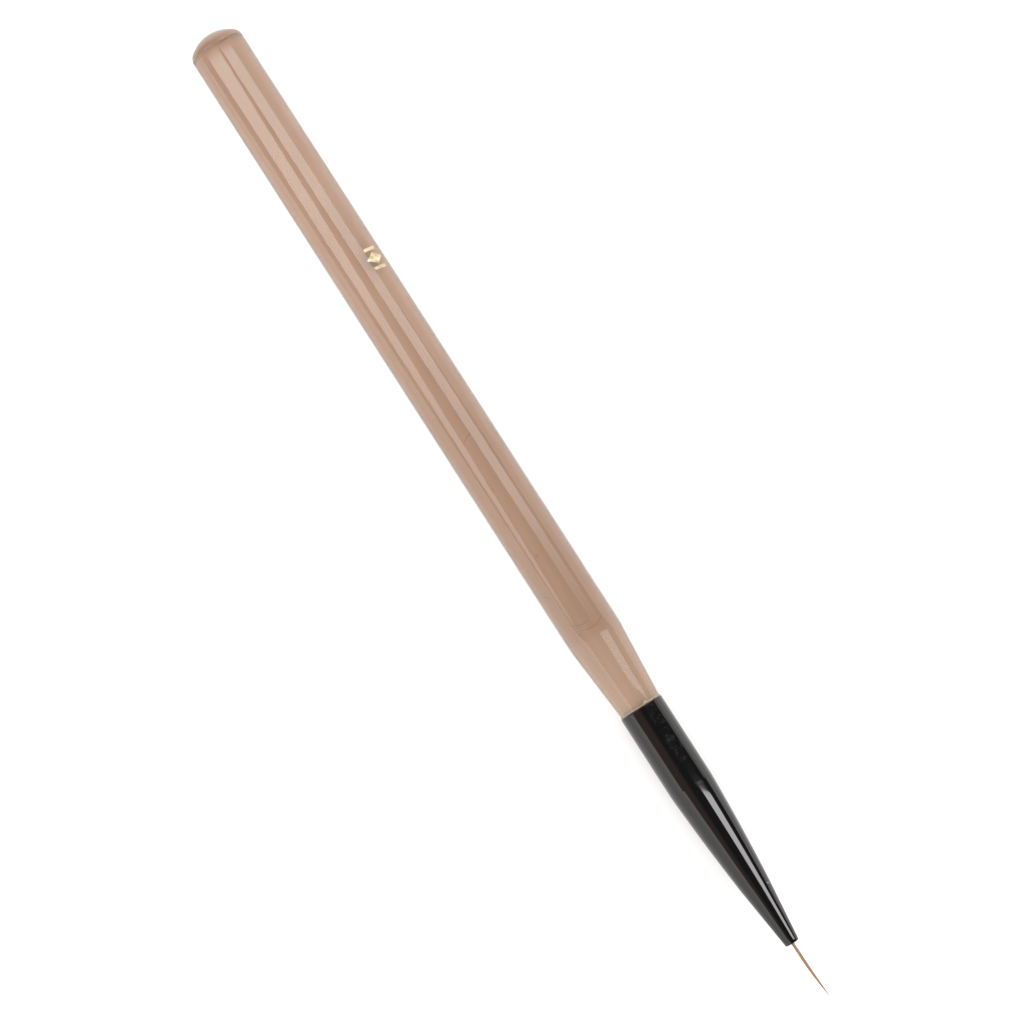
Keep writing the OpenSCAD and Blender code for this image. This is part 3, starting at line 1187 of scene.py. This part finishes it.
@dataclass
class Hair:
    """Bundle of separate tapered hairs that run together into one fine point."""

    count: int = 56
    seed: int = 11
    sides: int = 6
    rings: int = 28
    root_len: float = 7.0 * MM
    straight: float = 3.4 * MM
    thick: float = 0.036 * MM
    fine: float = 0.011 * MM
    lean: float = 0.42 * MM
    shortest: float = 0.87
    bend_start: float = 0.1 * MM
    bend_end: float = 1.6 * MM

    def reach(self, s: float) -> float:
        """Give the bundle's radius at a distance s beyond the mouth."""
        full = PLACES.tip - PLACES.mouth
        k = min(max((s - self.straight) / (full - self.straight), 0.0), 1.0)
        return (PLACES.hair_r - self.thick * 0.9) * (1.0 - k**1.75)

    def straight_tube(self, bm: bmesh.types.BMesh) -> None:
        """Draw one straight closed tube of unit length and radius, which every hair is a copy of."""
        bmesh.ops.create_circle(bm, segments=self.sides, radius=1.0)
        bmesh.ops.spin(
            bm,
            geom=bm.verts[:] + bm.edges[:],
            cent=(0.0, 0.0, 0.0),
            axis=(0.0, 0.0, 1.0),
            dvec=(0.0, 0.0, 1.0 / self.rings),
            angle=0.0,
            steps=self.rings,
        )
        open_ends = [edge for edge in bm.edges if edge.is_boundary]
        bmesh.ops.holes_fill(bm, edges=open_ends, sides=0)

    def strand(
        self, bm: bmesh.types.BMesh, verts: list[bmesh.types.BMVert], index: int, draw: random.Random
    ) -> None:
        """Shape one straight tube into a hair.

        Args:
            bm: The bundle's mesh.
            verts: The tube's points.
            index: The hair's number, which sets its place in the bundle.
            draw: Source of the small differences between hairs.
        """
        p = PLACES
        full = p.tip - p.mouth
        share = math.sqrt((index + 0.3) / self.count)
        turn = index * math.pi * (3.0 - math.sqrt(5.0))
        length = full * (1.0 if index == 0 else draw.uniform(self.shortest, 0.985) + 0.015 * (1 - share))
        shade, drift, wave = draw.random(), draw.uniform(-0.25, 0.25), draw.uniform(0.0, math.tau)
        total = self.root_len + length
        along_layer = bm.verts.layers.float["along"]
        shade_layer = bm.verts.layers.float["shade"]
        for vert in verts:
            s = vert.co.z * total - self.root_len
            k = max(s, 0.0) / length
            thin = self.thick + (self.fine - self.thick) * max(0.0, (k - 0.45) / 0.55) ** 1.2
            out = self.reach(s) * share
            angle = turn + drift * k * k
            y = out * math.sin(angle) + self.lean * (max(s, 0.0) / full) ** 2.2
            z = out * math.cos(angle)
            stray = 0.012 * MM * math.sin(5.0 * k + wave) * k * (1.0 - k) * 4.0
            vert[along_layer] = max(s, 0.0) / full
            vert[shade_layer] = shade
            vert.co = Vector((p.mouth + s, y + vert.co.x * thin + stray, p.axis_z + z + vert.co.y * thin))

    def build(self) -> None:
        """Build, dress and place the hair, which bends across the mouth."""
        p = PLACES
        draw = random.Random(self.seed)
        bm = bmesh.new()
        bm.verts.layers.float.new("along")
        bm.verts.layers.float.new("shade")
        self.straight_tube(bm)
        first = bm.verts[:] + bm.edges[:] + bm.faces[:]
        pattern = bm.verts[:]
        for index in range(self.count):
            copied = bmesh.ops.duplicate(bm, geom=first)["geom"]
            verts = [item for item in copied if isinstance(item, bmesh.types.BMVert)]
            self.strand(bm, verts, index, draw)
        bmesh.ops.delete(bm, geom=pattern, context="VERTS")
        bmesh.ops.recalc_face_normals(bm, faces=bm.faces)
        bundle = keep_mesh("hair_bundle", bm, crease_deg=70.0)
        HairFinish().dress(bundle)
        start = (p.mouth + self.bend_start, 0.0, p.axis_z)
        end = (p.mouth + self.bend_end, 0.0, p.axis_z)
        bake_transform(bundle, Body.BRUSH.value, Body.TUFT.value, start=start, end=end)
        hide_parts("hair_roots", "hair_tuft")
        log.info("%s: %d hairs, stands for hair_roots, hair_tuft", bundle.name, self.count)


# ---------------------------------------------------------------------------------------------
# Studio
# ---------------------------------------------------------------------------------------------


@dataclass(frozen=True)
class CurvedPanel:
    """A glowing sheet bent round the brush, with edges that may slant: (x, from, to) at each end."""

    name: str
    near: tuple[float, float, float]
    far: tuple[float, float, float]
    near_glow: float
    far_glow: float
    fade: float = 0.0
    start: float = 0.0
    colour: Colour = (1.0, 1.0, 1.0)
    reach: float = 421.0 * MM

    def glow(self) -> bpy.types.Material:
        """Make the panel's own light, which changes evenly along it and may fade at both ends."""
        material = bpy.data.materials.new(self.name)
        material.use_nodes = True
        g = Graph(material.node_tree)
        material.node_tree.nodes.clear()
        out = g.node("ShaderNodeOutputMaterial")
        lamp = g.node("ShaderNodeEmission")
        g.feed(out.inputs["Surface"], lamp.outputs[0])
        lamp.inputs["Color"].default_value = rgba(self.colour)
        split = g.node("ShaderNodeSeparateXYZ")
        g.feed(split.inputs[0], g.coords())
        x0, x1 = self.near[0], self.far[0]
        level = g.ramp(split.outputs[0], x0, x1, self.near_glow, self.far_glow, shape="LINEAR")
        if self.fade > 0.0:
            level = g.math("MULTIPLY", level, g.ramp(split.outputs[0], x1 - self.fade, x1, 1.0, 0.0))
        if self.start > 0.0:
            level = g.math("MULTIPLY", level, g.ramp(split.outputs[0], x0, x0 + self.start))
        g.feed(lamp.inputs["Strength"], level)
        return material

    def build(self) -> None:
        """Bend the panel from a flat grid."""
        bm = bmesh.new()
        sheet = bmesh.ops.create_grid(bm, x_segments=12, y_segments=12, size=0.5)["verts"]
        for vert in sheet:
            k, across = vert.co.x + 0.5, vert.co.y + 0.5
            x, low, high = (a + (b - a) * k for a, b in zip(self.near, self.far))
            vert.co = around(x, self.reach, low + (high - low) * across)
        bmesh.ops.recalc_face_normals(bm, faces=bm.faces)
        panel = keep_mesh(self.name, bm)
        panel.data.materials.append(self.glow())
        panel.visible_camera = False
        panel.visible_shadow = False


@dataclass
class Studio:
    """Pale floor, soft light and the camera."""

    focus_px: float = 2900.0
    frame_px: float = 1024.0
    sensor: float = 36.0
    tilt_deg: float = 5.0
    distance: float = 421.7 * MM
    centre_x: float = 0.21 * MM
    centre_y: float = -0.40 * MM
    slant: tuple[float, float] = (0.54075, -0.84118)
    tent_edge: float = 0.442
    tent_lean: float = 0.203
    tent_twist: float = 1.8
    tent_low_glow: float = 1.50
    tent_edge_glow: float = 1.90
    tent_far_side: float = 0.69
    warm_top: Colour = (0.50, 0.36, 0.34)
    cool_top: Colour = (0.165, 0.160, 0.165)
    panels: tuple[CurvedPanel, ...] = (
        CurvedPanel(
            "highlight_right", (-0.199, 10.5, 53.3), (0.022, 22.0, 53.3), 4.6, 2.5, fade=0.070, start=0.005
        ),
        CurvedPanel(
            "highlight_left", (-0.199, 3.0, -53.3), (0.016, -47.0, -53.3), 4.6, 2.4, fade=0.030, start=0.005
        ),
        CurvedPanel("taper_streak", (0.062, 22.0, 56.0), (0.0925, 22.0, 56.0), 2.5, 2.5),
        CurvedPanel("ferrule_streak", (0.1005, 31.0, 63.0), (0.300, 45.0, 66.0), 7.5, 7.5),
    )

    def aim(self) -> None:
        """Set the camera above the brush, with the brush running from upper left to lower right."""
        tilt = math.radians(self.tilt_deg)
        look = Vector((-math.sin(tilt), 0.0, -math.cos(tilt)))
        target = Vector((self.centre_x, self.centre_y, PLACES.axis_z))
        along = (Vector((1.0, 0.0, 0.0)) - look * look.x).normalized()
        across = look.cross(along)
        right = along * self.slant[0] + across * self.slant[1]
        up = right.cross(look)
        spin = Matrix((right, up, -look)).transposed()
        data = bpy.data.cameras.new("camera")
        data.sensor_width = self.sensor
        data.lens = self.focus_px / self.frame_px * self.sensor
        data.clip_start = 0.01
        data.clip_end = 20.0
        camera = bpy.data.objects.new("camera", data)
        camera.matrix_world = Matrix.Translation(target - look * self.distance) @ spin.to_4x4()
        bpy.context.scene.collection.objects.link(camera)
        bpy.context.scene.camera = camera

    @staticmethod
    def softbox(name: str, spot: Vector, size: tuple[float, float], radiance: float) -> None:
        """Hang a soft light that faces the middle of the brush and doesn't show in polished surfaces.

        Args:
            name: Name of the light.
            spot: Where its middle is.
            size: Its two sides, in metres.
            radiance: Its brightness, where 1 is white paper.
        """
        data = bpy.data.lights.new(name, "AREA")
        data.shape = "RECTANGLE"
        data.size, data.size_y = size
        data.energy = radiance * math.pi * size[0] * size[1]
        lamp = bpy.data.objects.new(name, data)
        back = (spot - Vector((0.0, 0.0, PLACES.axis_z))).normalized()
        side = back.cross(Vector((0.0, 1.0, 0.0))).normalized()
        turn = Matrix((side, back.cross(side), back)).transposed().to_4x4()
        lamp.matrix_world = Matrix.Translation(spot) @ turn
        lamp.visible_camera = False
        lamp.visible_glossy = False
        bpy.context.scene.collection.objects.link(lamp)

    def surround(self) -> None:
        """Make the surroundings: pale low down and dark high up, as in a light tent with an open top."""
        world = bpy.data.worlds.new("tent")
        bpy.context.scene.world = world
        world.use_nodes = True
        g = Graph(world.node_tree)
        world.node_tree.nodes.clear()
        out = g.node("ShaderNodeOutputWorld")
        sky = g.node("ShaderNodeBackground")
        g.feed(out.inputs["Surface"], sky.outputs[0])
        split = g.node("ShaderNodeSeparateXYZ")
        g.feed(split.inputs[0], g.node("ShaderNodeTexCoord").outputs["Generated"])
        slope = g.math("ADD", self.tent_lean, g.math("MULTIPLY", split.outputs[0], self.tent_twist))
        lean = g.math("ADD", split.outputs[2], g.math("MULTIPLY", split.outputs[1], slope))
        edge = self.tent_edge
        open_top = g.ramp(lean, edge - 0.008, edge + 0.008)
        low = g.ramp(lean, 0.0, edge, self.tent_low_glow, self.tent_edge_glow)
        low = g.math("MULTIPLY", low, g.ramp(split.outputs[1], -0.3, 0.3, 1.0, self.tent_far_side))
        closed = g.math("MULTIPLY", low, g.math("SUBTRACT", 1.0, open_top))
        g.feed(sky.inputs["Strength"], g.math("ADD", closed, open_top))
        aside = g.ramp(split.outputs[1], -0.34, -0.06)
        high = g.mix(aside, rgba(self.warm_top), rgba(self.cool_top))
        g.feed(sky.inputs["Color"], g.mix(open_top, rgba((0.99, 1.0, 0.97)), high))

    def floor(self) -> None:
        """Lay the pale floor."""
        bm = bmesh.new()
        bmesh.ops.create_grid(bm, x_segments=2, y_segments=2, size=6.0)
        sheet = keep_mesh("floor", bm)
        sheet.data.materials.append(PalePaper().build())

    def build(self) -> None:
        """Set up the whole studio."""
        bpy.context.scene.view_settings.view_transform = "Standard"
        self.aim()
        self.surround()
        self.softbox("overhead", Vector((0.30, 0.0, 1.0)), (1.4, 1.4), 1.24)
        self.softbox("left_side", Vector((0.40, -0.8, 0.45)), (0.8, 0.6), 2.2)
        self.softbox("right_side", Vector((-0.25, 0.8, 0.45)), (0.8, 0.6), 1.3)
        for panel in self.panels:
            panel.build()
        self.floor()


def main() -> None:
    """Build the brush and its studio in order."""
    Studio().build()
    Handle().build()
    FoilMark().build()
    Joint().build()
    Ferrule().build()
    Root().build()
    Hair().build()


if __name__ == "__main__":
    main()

...

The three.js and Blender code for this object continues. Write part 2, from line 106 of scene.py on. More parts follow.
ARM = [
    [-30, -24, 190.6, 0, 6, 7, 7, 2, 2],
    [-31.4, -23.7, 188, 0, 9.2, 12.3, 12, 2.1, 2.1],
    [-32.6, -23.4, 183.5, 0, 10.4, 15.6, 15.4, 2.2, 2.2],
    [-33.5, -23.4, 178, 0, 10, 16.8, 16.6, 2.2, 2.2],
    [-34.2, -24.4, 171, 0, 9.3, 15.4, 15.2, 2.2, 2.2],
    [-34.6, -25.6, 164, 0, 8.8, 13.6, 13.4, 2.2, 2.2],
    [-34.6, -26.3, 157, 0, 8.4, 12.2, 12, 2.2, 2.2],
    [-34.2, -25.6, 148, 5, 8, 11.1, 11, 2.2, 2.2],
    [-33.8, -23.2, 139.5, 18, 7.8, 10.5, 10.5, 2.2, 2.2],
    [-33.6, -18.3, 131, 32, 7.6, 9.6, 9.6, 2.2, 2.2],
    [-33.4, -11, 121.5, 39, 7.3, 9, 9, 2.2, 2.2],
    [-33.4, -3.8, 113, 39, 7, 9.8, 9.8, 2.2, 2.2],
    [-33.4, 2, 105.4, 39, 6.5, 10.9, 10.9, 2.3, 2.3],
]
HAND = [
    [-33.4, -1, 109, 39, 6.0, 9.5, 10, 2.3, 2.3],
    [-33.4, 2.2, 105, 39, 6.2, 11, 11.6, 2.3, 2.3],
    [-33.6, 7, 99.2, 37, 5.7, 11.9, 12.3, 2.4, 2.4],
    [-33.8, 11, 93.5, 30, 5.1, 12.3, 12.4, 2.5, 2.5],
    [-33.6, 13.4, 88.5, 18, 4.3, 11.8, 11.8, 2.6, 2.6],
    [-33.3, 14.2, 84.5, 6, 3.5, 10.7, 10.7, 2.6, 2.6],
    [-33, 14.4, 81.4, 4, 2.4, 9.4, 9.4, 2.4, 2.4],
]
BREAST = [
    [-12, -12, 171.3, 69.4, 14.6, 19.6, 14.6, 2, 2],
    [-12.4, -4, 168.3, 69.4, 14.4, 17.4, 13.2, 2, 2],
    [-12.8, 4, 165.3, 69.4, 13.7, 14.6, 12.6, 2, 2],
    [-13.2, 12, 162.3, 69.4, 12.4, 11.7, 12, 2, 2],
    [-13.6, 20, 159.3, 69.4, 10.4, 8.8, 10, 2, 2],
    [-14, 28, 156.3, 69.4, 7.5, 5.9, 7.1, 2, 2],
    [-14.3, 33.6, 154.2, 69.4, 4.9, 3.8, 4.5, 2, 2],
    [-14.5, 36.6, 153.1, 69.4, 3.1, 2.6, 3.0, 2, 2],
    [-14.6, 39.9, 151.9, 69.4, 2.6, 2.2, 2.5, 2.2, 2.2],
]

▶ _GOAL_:
Give back, word for word, each line from the one containing "Keep writing the" down to the one containing "of separate tapered", including those two lines.

▶ _SOLUTION FOR THIS EXERCISE_:
Keep writing the OpenSCAD and Blender code for this image. This is part 3, starting at line 1187 of scene.py. This part finishes it.
@dataclass
class Hair:
    """Bundle of separate tapered hairs that run together into one fine point."""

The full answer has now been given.